Rate cuts could eventually help consumers better service their debt, but could also have the effect of decreasing the profits of Discover and industry peers like Visa Inc. (NYSE: V) and Mastercard Inc. (NYSE: MA)

Analysts forecast the stock's price rising

For a glimpse into why Discover has been leading the financials sector, even to the point of gapping up more than 2% in the January 25 session, take a look at the Discover Financial analyst forecasts

Analysts' consensus rating is "moderate buy," with a price target of $111.94, an upside of 7.91%. 

If you dig a little deeper, it gets more interesting: Since the fourth-quarter earnings report on January 18, after the bell, six analysts downgraded the stock or lowered their price targets. None of those, however, lowered the stock to "reduce" or slashed their price target below where Discovery shares are currently trading. 

Citigroup analyst Arren Cyganovich told Barron's the clarity on credit losses, the resumption of share repurchases and the potential sale of Discover's student loan business is keeping Citi as a buyer. 

Cyganovich said he considered the stock a buy on the post-earnings dip.

Buying into weakness

Five sessions in a row of upside trade in Discover indicates institutional buyers are indeed scooping up shares on weakness.

The Citigroup analyst cited share buybacks.

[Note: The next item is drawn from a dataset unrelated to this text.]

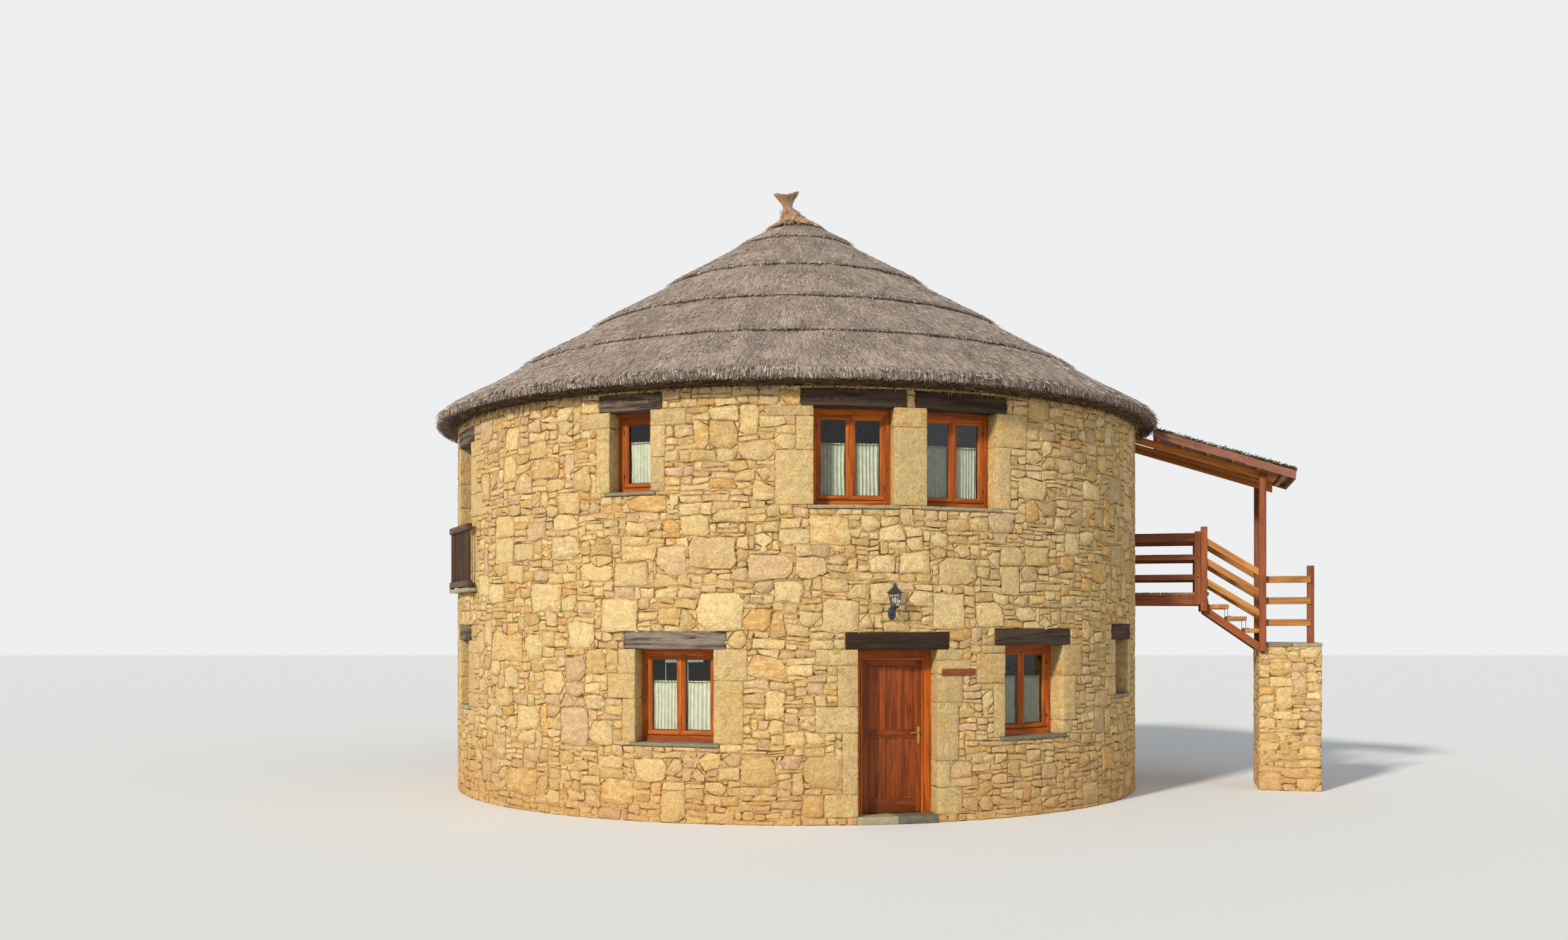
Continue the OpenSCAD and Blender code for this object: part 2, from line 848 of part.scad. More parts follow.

Discover paused that program in mid-2023, amid an internal investigation regarding student loan servicing practices and related compliance matters.

The buyback program was reinstated in November. Share buybacks can boost a stock by signaling managers' confidence in its financial health and future prospects. 

By reducing the number of outstanding shares, earnings per share often increase, attracting investors seeking higher returns.

Track record of dividend increases

In addition, Discover Financial has a spot on MarketBeat's list of dividend achievers, with a 13-year track record of boosting its shareholder payout.

Discover's dividend yield is 2.7%, higher than the yield of the broader financial sector.

The institutional buying that's been going on in recent sessions shows that enough investors believe there's potential in this stock. Worth noting: Earnings are expected to resume growth this year after declining in 2023, although analysts have revised their targets lower. 

Bigger rivals Visa and Mastercard haven't seen the same earnings decline in recent quarters as Discover. If investors are considering buying into the credit card industry, the better performance of those two stocks is probably worth a look before Discover.